The invention provides a semiconductor memory device having bit line contacts in a pair of lines in a folded bit line structure, which includes bit line linking the bit line contacts in a shape of zigzag.
In accordance with the present invention, there is provided a semiconductor memory device having bit line contacts arranged as in a folded bit line structure and including a bit line linking the bit line contacts in an adjacent pair of rows. The bit line may be arranged as a straight line between the rows of the pair and have links extending at right angles to the bit line contacts.
Instead, the bit line may form a zigzag path linking the bit line contacts.
In the accompanying drawings;
Fig. 1 shows the layout of conventional semiconductor memory devices having a folded bit line structure;
Fig 2 shows the circuit representing the semiconductor memory devices of Fig. 1;
Fig. 3 shows the layout of conventional semiconductor memory devices having open bit line structure;
Fig. 4 shows the circuit representing the semiconductor memory devices of Fig 3;
Fig. 5 shows the layout of semiconductor memory devices according to a first embodiment of the present invention;
Fig. 6 shows the circuit representing the semiconductor memory devices of Fig. 5;
Fig. 7 shows the layout of semiconductor memory devices according to a second embodiment of the present invention;
Fig. 8 shows the circuit representing the semiconductor memory devices of Fig. 7.
Fig. 5 is a layout of semiconductor memory devices having bit lines according to a first embodiment of the present invention. The pair of bit lines BL and BL used in the prior art semiconductor memory devices of
Fig. 1 is formed into one bit line BL. As shown Fig. 5, the bit line BL links the bit line contacts of a pair of adjacent rows of the device. In this embodiment, the bit line is arranged as a straight line between the rows of the pair and has links extending at right angles to the bit line contacts of both the upper and lower rows.

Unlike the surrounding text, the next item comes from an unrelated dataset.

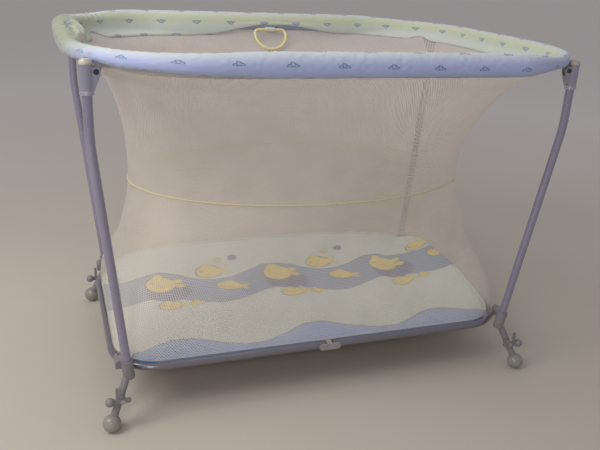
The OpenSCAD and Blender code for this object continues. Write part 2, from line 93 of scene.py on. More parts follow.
# ---- Shader helper ----
class Shader:
    """A material with a principled shader, and short calls for the nodes that feed it."""

    def __init__(self, name, color, rough=0.5, **sockets):
        self.material = bpy.data.materials.new(name)
        self.material.use_nodes = True
        self.tree = self.material.node_tree
        self.bsdf = self.tree.nodes["Principled BSDF"]
        self.bsdf.inputs["Base Color"].default_value = (*color, 1)
        self.bsdf.inputs["Roughness"].default_value = rough
        for key, value in sockets.items():
            self.bsdf.inputs[key.replace("_", " ")].default_value = value
        self.coords = self.tree.nodes.new("ShaderNodeTexCoord")

    def node(self, kind, inputs=(), **props):
        made = self.tree.nodes.new("ShaderNode" + kind)
        for key, value in props.items():
            setattr(made, key, value)
        for key, value in dict(inputs).items():
            self.feed(made.inputs[key], value)
        return made

    def feed(self, socket, value):
        if isinstance(value, bpy.types.NodeSocket):
            self.tree.links.new(value, socket)
        else:
            socket.default_value = value

    def math(self, operation, *values):
        made = self.tree.nodes.new("ShaderNodeMath")
        made.operation = operation
        for i, value in enumerate(values):
            self.feed(made.inputs[i], value)
        return made.outputs[0]

    def vector(self, operation, *values):
        made = self.tree.nodes.new("ShaderNodeVectorMath")
        made.operation = operation
        for i, value in enumerate(values):
            self.feed(made.inputs[i], value)
        return made.outputs["Value" if operation in ("LENGTH", "DOT_PRODUCT") else "Vector"]

    def uv(self):
        return self.coords.outputs["UV"]

    def split(self, vector):
        made = self.node("SeparateXYZ", {0: vector})
        return made.outputs[0], made.outputs[1], made.outputs[2]

    def noise(self, scale, detail=3, vector=None):
        where = self.coords.outputs["Object"] if vector is None else vector
        made = self.node("TexNoise", {"Vector": where, "Scale": scale, "Detail": detail})
        return made.outputs[0]

    def ramp(self, value, low, high, out_low=0.0, out_high=1.0):
        made = self.node("MapRange", {"Value": value, "From Min": low, "From Max": high,
                                      "To Min": out_low, "To Max": out_high})
        return made.outputs[0]

    def blend(self, factor, a, b):
        made = self.tree.nodes.new("ShaderNodeMix")
        made.data_type = "RGBA"
        self.feed(made.inputs[0], factor)
        for socket, value in ((made.inputs[6], a), (made.inputs[7], b)):
            self.feed(socket, value if isinstance(value, bpy.types.NodeSocket) else (*value, 1))
        return made.outputs[2]

    def color(self, value):
        self.feed(self.bsdf.inputs["Base Color"], value)

    def rough(self, value):
        self.feed(self.bsdf.inputs["Roughness"], value)

    def bump(self, height, distance, strength=1.0, after=None):
        made = self.node("Bump", {"Height": height, "Distance": distance, "Strength": strength})
        if after is not None:
            self.tree.links.new(after.outputs[0], made.inputs["Normal"])
        self.tree.links.new(made.outputs[0], self.bsdf.inputs["Normal"])
        return made

    def weave(self, uv, pitch):
        """Height of a plain weave, from 0 to 1, with threads pitch metres apart."""
        u, v, _ = self.split(uv)
        waves = [self.math("SINE", self.math("MULTIPLY", w, math.tau / pitch)) for w in (u, v)]
        return self.math("MULTIPLY_ADD", self.math("MULTIPLY", *waves), 0.5, 0.5)

    def disc(self, point, centre, size, turn=0.0):
        """Distance from an ellipse's centre in units of its half axes, so 1 is its edge."""
        moved = self.vector("SUBTRACT", point, (*centre, 0))
        if turn:
            made = self.node("VectorRotate", {"Vector": moved, "Angle": -turn}, rotation_type="Z_AXIS")
            moved = made.outputs[0]
        return self.vector("LENGTH", self.vector("MULTIPLY", moved, (1 / size[0], 1 / size[1], 0)))

    def nearest(self, distances):
        result = distances[0]
        for distance in distances[1:]:
            result = self.math("MINIMUM", result, distance)
        return result

    def repeat(self, value, pitch, start=0.0):
        """value folded into -pitch/2 .. pitch/2 round start, start + pitch and so on."""
        turns = self.math("ROUND", self.math("DIVIDE", self.math("SUBTRACT", value, start), pitch))
        return self.math("SUBTRACT", self.math("SUBTRACT", value, start),
                         self.math("MULTIPLY", turns, pitch))


# ---- Materials ----
def paint(name, color, rough=0.3):
    """Smooth metallic paint, a little uneven."""
    s = Shader(name, color, rough, Metallic=0.5, Coat_Weight=0.9, Coat_Roughness=0.09)
    cloud = s.noise(9, 4)
    dark, light = tuple(c * 0.97 for c in color), tuple(c * 1.03 for c in color)
    s.color(s.blend(s.ramp(cloud, 0.35, 0.7), dark, light))
    s.rough(s.ramp(s.noise(14, 3), 0.3, 0.75, rough - 0.02, rough + 0.03))
    return s.material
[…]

The pitch of the bit lines according to the present invention is about twice as compared with the semiconductor memory devices having open bit line structure of Fig. 3, thus it makes arrangement of sense amplifiers
SA easy and coupling capacitance is negligible. ,Moreover, the length of bit line per unit cell is reduced by half as compared with semiconductor memory devices having conventional open bit line structure, so that sensing time is improved remarkably.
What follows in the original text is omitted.